THE TASK: In the listing below, find the line that contains "zip(*points))), Vector(map(max, zip(*points)))" and the line that contains "cad_parts[node].hide_render = cad_parts[node].hide_viewport". Quote both and every line between them, exactly, and nothing more.

---+---

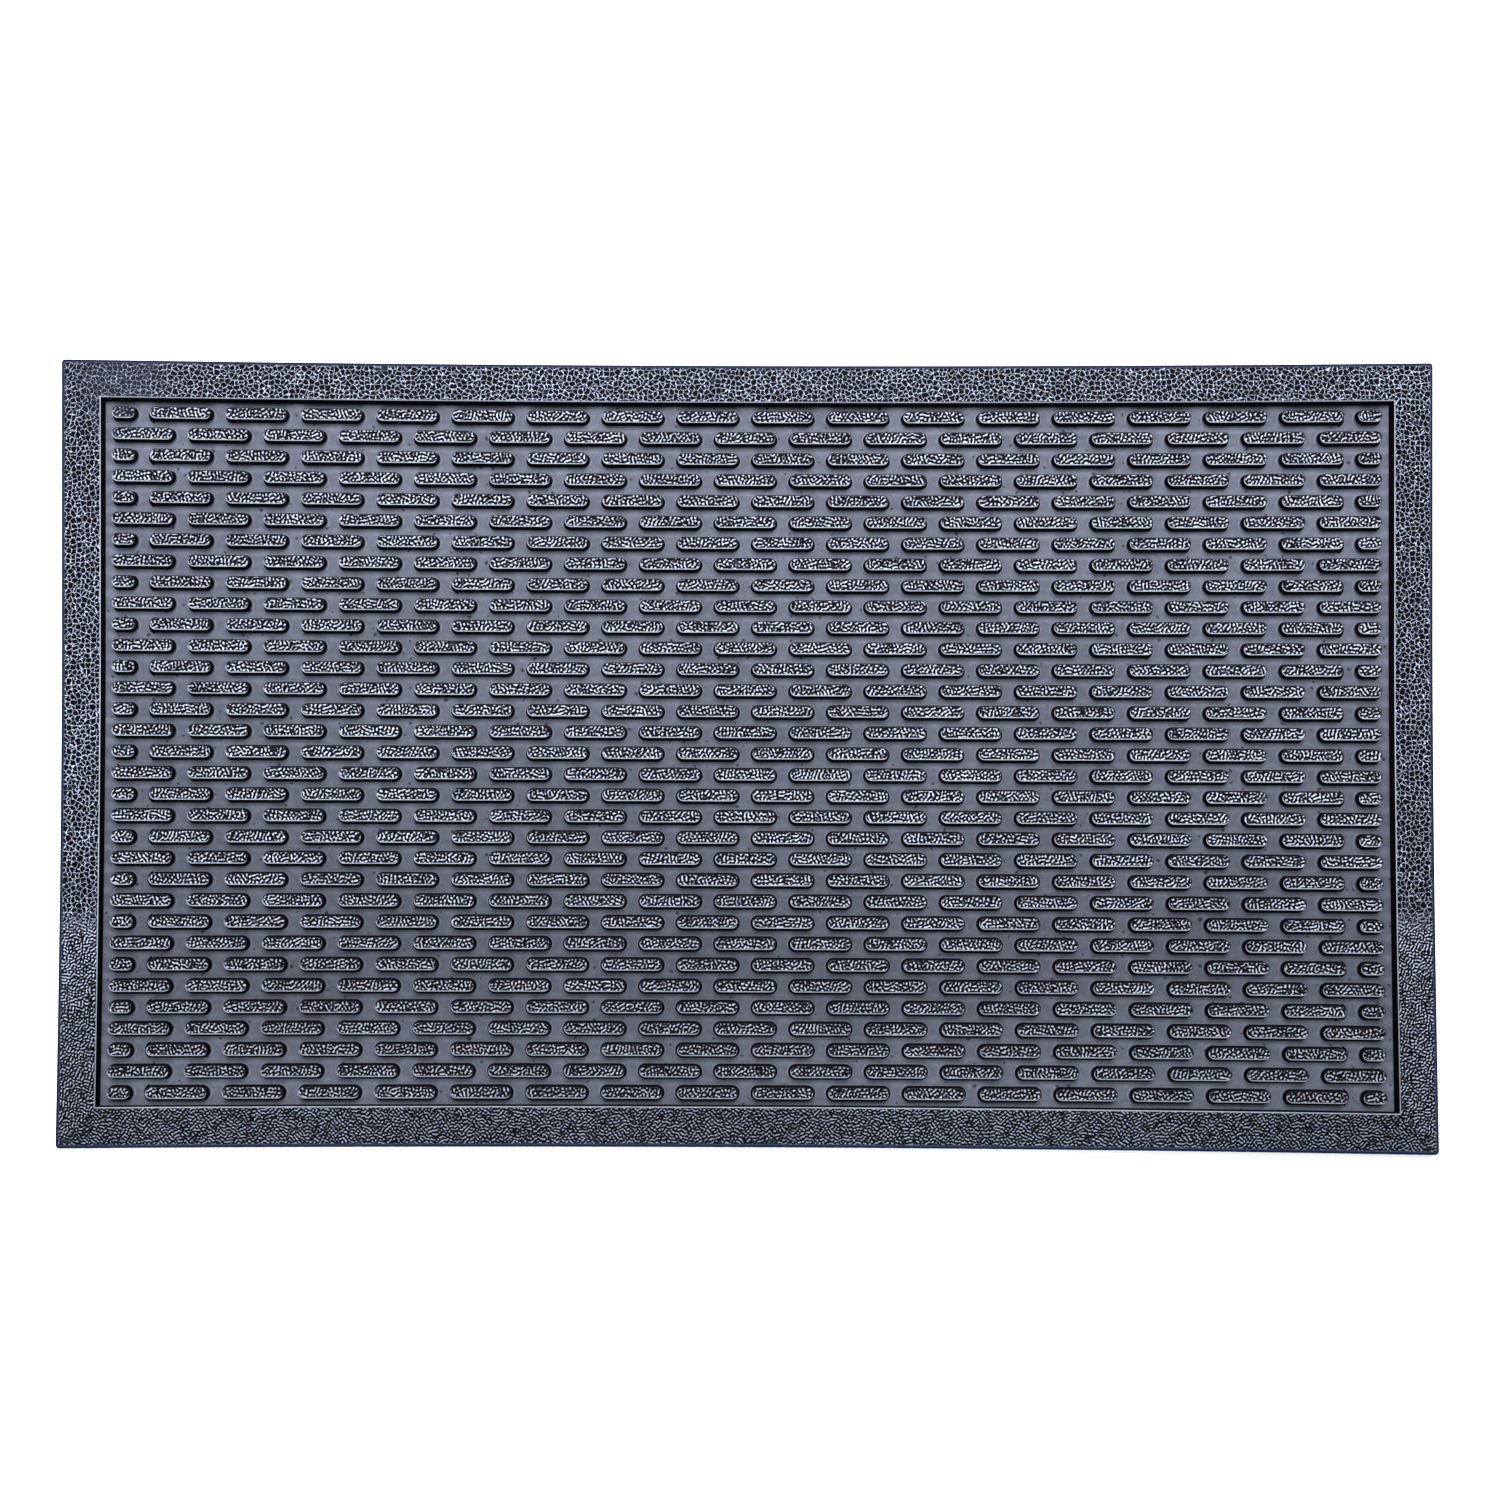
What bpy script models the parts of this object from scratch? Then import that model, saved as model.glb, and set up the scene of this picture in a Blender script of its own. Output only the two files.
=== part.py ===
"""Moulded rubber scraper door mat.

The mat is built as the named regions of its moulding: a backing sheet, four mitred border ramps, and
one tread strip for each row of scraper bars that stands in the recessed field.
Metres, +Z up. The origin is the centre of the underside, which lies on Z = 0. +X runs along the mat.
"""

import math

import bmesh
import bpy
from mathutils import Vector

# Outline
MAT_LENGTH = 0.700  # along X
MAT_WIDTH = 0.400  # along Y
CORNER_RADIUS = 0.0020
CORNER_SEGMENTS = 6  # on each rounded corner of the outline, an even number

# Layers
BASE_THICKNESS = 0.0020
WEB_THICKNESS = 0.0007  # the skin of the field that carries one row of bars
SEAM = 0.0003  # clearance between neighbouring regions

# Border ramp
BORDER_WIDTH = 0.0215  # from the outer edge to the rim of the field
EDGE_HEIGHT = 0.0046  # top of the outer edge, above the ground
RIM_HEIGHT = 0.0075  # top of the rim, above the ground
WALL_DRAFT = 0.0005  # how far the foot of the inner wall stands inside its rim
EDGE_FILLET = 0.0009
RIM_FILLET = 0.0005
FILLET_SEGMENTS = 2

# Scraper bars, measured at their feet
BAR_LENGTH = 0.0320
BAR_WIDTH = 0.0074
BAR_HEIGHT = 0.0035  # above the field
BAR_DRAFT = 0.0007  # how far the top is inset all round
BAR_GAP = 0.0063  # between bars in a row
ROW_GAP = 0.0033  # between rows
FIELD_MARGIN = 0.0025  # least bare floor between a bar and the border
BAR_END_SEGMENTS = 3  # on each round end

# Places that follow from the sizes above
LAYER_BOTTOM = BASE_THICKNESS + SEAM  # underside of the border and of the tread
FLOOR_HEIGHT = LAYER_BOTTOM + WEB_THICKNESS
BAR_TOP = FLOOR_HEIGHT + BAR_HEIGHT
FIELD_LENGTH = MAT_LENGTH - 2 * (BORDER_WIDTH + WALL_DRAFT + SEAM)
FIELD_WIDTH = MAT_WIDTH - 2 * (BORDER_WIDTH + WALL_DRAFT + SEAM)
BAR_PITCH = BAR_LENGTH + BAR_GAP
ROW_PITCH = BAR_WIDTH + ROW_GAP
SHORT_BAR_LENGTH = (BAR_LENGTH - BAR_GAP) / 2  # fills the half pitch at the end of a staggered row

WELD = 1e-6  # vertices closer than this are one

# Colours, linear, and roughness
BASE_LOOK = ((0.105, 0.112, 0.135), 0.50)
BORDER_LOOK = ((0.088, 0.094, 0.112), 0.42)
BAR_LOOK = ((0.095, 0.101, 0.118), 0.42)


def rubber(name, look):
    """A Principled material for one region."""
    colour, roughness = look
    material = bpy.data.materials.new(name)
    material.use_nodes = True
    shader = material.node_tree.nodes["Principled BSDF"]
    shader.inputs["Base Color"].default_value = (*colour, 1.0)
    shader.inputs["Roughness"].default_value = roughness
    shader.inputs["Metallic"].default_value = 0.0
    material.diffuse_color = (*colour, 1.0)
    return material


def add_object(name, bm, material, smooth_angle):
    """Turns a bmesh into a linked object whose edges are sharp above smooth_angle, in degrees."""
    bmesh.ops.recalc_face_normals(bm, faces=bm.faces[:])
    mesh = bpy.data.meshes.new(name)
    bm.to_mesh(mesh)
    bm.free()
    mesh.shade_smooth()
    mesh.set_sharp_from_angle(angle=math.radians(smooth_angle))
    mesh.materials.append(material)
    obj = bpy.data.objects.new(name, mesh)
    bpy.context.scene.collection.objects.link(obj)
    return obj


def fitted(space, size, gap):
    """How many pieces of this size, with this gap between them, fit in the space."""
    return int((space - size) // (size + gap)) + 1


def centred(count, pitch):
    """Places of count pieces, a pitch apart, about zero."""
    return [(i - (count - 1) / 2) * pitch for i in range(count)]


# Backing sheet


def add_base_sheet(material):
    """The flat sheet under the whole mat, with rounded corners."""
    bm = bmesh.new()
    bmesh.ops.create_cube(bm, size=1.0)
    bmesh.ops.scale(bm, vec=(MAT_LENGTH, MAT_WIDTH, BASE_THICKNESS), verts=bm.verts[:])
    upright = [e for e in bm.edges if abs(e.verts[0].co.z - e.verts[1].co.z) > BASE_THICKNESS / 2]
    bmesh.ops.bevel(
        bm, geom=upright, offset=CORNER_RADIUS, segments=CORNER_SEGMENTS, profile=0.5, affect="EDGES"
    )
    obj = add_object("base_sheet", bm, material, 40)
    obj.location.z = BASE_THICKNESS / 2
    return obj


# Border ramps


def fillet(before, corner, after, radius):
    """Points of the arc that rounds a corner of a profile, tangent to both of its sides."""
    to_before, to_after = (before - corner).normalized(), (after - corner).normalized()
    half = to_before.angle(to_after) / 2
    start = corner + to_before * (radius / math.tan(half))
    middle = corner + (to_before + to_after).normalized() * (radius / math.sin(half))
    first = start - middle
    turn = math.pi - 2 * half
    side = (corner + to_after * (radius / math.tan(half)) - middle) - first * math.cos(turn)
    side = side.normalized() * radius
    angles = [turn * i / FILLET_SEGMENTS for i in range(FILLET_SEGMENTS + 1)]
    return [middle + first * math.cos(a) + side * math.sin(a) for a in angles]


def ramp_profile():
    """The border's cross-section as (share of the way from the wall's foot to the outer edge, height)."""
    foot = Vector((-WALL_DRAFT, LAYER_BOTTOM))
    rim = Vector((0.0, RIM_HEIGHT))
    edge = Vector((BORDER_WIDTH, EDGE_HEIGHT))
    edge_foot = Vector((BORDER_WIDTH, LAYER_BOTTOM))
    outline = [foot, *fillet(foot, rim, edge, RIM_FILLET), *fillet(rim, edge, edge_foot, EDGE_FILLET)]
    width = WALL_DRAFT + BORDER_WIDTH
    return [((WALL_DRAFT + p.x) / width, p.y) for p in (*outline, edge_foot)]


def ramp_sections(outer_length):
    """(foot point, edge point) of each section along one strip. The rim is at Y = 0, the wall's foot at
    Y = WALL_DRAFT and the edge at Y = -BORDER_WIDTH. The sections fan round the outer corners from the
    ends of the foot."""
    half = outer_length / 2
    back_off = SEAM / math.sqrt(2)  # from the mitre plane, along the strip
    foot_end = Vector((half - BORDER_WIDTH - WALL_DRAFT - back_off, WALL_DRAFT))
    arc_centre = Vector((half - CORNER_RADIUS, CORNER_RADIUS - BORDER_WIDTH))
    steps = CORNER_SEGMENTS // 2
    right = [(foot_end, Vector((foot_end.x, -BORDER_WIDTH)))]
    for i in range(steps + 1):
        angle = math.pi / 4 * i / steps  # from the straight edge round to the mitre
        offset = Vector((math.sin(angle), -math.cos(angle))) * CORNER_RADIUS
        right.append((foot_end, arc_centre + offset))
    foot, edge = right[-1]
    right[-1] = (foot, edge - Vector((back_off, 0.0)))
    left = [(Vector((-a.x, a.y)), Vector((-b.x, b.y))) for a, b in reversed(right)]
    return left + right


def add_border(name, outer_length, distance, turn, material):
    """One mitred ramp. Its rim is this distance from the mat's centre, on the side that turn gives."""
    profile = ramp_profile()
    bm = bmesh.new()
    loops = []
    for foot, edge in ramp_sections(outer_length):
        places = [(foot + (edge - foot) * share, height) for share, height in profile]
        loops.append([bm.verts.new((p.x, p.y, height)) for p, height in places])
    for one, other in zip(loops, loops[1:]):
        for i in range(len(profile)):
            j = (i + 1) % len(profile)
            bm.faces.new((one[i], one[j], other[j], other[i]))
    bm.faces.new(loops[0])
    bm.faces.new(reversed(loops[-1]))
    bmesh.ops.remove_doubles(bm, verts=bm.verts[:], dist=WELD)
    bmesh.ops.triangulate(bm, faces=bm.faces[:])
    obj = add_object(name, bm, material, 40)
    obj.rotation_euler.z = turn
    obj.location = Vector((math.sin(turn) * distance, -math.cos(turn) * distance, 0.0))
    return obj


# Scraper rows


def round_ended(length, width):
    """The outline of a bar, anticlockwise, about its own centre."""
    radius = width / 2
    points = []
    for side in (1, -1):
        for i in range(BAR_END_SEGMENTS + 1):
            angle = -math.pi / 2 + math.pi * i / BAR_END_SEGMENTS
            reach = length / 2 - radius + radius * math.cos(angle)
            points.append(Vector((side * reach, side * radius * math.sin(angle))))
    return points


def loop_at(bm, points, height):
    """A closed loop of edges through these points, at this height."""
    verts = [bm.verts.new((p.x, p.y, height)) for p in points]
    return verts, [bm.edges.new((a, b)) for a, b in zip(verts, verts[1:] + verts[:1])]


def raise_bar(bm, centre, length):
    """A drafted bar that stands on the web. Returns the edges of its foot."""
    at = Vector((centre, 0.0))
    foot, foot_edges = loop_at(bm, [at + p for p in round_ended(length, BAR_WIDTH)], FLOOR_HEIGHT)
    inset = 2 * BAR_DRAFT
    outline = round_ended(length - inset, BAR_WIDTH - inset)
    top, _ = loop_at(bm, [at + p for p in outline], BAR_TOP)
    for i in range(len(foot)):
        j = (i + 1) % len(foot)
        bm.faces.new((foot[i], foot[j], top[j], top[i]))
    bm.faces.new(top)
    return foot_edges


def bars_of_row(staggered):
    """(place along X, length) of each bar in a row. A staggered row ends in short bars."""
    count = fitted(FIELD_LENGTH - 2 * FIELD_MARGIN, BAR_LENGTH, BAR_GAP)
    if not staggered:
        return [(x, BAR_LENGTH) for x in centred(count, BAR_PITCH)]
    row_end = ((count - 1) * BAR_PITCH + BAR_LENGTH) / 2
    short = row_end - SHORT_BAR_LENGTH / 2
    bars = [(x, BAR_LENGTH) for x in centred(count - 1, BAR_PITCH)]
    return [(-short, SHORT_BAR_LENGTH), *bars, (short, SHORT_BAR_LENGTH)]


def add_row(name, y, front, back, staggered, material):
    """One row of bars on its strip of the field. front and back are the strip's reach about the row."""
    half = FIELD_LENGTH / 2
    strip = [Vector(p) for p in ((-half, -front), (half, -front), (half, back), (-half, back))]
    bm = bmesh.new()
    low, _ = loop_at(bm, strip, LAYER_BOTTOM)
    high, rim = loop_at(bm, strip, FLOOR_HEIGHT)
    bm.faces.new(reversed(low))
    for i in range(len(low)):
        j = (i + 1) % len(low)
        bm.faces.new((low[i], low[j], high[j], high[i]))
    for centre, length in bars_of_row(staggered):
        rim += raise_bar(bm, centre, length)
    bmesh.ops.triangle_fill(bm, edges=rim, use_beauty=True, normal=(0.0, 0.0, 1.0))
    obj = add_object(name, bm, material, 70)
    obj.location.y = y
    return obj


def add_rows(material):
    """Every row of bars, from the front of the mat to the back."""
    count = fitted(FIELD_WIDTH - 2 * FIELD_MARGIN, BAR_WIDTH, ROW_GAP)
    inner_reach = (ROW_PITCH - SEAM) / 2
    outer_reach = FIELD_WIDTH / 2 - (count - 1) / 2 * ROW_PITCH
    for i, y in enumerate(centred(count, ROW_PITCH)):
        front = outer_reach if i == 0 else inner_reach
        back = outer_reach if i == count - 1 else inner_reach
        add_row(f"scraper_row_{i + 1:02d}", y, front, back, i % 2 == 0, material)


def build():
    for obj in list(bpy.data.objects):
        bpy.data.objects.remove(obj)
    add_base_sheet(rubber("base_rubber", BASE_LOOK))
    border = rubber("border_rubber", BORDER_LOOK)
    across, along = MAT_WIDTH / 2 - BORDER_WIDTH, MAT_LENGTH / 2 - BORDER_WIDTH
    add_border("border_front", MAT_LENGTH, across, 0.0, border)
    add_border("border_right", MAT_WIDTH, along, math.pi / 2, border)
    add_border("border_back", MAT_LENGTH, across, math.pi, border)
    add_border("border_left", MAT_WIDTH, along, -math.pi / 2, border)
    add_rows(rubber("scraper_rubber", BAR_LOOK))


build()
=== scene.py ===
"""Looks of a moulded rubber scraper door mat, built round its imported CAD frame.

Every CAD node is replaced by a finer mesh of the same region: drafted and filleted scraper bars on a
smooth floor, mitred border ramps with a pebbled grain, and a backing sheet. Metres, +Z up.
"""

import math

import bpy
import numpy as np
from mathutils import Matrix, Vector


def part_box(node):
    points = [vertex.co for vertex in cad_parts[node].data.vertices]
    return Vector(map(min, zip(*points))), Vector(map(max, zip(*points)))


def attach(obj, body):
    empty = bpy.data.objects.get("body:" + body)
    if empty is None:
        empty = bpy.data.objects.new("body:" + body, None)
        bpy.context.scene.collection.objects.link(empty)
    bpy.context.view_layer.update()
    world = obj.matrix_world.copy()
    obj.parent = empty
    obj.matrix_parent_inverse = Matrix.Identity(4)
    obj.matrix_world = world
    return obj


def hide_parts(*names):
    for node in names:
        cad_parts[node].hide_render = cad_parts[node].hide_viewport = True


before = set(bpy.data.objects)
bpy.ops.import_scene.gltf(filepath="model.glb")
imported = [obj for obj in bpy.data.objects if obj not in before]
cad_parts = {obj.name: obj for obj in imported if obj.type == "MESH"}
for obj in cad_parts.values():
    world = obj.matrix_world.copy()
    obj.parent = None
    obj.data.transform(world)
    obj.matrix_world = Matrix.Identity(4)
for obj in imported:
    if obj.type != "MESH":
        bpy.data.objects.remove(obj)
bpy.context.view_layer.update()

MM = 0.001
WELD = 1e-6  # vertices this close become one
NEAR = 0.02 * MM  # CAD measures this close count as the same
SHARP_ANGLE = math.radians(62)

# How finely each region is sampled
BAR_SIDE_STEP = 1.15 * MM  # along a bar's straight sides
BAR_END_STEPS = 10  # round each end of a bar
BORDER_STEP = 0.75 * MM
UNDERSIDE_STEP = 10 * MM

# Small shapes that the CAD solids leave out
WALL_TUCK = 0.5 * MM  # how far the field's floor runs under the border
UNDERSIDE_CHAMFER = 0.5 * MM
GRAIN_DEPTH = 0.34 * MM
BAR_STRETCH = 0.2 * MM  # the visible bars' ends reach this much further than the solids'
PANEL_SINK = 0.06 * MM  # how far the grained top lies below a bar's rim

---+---

OUTPUT:
    return Vector(map(min, zip(*points))), Vector(map(max, zip(*points)))


def attach(obj, body):
    empty = bpy.data.objects.get("body:" + body)
    if empty is None:
        empty = bpy.data.objects.new("body:" + body, None)
        bpy.context.scene.collection.objects.link(empty)
    bpy.context.view_layer.update()
    world = obj.matrix_world.copy()
    obj.parent = empty
    obj.matrix_parent_inverse = Matrix.Identity(4)
    obj.matrix_world = world
    return obj


def hide_parts(*names):
    for node in names:
        cad_parts[node].hide_render = cad_parts[node].hide_viewport = True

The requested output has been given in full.